SGD has come across couple of computationally predicted GO
annotation data sets for S. cerevisiae that we would like to add to
our database. The GO annotations from these data sets are
predictions based on multiple high-throughput data sets. RCA
evidence code came to our minds but according to the documentation,
the annotations all have to be manually reviewed by a curator to
use this evidence. There are several 100 annotations of this kind
and it is not feasible for us to manually review these annotations.

Hence, we thought these annotations can be bulk loaded with IEA
evidence code. However, in the Jan 2007 (Cambridge) GO meeting, it
was decided that the 'with' column information has to be filled in
for all IEAs (else Mike's filtering script strips them out). But
these GO annotations being predictions based on multiple high-
throughput data sets, don't have any information for the with
column.  So, we are left with no choice.

Which evidence code do people think should be used for these kinds
of computational datasets when there is not an obvious "with"?

Thanks for your input.
Rama

Response from Kara (Princeton)

Hi,

The root of the problem, as I see it, is that we are mixing apples
and oranges with evidence codes.  All but one of the evidence codes
indicate the type of experimental evidence for a GO annotation, but
we have one oddball, IEA, that indicates not what the experiment is,
but rather how the annotation was done.  We keep running into
variations of the same problem:  we have some evidence (whether
experimental or computational) for a GO annotation, but also want to
indicate whether a curator looked at it or not.

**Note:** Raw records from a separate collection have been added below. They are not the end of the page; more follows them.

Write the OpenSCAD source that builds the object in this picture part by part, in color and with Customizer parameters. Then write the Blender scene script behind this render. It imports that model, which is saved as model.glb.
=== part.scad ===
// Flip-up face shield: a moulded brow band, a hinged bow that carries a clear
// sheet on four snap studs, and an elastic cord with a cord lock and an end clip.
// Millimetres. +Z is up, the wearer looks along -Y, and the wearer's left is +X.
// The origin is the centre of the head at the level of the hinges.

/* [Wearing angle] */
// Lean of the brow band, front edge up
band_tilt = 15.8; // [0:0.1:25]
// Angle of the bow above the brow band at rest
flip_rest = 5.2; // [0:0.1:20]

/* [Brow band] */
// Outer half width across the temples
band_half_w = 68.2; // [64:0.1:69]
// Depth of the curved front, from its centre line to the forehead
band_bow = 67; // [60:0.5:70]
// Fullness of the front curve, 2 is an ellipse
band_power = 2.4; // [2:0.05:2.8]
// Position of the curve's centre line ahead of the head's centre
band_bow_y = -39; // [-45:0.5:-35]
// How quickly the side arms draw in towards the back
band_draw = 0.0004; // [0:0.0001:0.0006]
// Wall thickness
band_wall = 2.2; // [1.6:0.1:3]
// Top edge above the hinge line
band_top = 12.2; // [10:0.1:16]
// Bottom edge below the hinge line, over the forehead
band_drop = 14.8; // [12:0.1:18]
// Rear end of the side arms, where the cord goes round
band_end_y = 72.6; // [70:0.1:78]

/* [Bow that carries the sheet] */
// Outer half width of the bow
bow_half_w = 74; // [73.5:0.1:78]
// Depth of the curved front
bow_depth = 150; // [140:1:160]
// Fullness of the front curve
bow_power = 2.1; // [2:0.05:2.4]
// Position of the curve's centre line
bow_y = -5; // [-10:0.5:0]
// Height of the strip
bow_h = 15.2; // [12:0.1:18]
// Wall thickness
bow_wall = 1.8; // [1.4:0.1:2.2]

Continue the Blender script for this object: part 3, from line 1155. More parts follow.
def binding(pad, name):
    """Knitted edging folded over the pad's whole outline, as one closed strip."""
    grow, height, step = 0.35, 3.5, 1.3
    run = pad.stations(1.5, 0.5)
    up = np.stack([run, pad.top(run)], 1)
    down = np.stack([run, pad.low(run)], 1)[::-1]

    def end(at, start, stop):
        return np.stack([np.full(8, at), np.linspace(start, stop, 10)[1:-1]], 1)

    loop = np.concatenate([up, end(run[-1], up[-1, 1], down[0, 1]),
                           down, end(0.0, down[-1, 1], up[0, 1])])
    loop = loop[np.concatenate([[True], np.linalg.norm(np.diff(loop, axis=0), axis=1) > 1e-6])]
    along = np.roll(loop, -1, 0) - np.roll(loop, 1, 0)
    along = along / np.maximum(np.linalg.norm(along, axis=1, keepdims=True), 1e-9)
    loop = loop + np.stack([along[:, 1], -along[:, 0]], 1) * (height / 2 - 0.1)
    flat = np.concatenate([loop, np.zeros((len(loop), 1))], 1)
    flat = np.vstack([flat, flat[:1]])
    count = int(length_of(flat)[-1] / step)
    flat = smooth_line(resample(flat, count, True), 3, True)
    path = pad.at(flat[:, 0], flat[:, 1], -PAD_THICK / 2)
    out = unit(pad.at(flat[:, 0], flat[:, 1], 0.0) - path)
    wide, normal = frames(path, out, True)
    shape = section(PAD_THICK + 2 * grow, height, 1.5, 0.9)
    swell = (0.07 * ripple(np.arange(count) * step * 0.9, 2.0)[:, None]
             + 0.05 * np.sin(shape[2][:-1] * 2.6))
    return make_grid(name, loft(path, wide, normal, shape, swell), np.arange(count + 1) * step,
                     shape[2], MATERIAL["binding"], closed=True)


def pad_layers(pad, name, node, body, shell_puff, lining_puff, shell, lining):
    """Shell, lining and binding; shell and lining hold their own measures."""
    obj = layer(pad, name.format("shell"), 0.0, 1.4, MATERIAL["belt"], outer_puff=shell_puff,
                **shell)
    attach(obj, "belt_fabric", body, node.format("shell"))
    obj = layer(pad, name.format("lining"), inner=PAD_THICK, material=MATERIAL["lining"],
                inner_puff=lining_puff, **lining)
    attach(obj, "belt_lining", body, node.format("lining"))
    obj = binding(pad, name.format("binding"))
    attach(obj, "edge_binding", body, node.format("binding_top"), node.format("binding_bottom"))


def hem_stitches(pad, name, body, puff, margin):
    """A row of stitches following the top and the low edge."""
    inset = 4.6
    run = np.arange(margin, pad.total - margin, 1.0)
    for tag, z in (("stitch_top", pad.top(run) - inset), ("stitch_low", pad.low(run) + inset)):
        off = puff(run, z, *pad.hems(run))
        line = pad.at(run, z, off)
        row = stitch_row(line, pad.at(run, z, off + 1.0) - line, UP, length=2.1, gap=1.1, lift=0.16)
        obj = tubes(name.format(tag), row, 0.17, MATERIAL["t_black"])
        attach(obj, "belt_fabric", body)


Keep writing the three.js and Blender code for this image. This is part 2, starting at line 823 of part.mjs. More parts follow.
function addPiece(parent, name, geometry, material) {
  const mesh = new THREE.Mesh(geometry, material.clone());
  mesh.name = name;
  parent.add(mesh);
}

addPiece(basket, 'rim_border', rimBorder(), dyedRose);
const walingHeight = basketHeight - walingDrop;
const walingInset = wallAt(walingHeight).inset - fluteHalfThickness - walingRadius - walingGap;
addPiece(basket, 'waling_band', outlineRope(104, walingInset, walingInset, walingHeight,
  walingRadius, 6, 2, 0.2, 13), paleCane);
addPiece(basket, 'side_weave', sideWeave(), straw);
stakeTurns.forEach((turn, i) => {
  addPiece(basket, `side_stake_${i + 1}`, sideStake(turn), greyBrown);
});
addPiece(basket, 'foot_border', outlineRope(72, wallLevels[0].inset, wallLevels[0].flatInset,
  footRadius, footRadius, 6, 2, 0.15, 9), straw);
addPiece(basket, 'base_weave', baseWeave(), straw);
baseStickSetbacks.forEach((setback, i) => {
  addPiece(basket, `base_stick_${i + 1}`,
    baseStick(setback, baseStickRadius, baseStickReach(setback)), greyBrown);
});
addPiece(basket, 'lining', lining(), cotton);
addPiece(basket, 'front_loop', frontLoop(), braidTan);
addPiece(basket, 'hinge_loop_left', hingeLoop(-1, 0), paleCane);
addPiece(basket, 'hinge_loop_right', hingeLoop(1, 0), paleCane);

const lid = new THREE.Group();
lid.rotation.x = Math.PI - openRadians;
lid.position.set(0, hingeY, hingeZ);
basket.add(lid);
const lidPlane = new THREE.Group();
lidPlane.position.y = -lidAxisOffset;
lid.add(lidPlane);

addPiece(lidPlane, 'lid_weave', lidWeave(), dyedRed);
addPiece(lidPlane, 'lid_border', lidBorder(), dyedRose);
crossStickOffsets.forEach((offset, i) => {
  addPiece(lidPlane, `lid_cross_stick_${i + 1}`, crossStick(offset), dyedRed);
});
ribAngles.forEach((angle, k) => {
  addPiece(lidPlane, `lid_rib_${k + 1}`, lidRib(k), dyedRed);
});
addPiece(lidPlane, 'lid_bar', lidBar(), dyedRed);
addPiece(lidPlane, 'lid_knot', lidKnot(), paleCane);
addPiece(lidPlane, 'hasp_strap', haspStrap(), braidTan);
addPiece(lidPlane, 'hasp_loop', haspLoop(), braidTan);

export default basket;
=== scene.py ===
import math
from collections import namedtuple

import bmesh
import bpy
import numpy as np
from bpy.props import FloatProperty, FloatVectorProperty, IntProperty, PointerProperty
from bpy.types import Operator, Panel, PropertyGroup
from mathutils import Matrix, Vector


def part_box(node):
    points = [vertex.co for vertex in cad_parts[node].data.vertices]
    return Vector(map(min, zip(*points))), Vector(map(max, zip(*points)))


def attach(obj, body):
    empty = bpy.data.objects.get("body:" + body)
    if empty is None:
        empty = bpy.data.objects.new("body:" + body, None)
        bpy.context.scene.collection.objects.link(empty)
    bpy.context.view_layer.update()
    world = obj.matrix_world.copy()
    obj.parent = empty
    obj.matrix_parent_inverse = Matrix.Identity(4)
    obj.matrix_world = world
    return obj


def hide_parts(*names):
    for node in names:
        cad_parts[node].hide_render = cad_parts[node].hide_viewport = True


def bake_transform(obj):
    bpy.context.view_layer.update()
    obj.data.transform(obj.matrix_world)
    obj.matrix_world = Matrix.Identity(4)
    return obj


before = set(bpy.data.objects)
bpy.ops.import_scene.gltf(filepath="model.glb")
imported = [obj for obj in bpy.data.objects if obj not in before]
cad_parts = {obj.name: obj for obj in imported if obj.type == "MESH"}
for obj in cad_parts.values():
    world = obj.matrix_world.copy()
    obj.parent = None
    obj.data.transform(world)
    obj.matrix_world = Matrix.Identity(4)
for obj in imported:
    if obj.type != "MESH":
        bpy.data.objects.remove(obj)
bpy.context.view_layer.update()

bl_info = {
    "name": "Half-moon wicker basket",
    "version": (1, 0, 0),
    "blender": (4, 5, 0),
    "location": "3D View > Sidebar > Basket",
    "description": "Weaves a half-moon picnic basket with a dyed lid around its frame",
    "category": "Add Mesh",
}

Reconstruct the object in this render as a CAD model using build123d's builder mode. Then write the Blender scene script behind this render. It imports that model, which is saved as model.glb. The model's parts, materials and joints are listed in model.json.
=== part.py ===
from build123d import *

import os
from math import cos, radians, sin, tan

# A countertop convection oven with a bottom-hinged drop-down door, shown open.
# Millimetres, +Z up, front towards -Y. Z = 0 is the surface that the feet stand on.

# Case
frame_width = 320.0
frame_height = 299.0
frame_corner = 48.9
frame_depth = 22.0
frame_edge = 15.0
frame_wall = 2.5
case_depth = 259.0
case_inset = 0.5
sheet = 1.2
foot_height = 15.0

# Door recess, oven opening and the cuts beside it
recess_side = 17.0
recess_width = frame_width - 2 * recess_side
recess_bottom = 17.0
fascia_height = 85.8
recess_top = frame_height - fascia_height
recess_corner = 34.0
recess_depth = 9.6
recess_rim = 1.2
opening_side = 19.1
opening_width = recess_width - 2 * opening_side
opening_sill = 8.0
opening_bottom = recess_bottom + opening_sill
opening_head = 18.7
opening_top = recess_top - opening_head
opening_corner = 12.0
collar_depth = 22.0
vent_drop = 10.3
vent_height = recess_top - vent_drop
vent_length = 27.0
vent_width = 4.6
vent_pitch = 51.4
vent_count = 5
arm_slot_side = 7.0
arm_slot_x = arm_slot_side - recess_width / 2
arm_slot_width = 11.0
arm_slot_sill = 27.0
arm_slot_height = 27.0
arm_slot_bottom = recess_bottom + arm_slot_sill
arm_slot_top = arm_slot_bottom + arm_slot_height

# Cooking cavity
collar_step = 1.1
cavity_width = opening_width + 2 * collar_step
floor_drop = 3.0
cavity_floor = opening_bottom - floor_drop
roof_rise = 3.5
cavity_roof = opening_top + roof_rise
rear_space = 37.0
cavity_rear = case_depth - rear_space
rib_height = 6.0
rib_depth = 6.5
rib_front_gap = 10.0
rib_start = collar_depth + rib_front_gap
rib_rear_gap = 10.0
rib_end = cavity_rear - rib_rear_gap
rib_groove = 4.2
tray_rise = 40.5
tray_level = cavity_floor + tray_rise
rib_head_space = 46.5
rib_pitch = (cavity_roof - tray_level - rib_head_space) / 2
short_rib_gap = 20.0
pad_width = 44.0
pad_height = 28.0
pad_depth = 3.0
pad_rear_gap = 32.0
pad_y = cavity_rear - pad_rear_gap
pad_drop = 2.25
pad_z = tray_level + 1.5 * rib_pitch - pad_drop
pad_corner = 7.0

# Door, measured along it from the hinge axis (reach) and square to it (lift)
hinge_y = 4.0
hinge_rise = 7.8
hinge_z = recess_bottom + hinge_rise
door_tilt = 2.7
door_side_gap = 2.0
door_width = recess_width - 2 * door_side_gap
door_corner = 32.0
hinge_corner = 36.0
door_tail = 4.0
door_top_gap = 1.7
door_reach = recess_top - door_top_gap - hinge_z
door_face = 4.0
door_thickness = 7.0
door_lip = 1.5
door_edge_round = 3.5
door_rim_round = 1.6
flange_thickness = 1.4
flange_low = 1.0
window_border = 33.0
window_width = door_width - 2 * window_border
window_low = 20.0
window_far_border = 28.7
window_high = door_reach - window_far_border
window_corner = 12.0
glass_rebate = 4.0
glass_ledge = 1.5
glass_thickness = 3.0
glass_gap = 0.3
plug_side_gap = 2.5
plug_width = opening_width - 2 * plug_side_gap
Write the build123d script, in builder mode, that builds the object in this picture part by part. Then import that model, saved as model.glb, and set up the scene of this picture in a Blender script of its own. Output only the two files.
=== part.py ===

My proposed (albeit radical) solution:

Remove IEA as an evidence code.

Create a new property for GO annotations (or add a new type of
qualifier) that captures how the annotation was done:  manual or
automated.

Everything that is currently IEA would be given the 'automated'
property/qualifier, and then would be given a new evidence code as
appropriate (mostly a flavor of ISS I would assume).
There can be a rule that all 'automated' annotations that are a
flavor of ISS must have a 'with' value.

This would allow us to use 'RCA' as appropriate, in some cases
they'd be 'manual', in others, they'd be 'automated'.  In Rama's
case, the annotations would be 'RCA' with an 'automated' qualifier.

I realize the issues involved in making such a drastic change, so I
understand if we don't go there, but I do think that some approach
such as the one above is the best representation of the information
that we are trying to capture.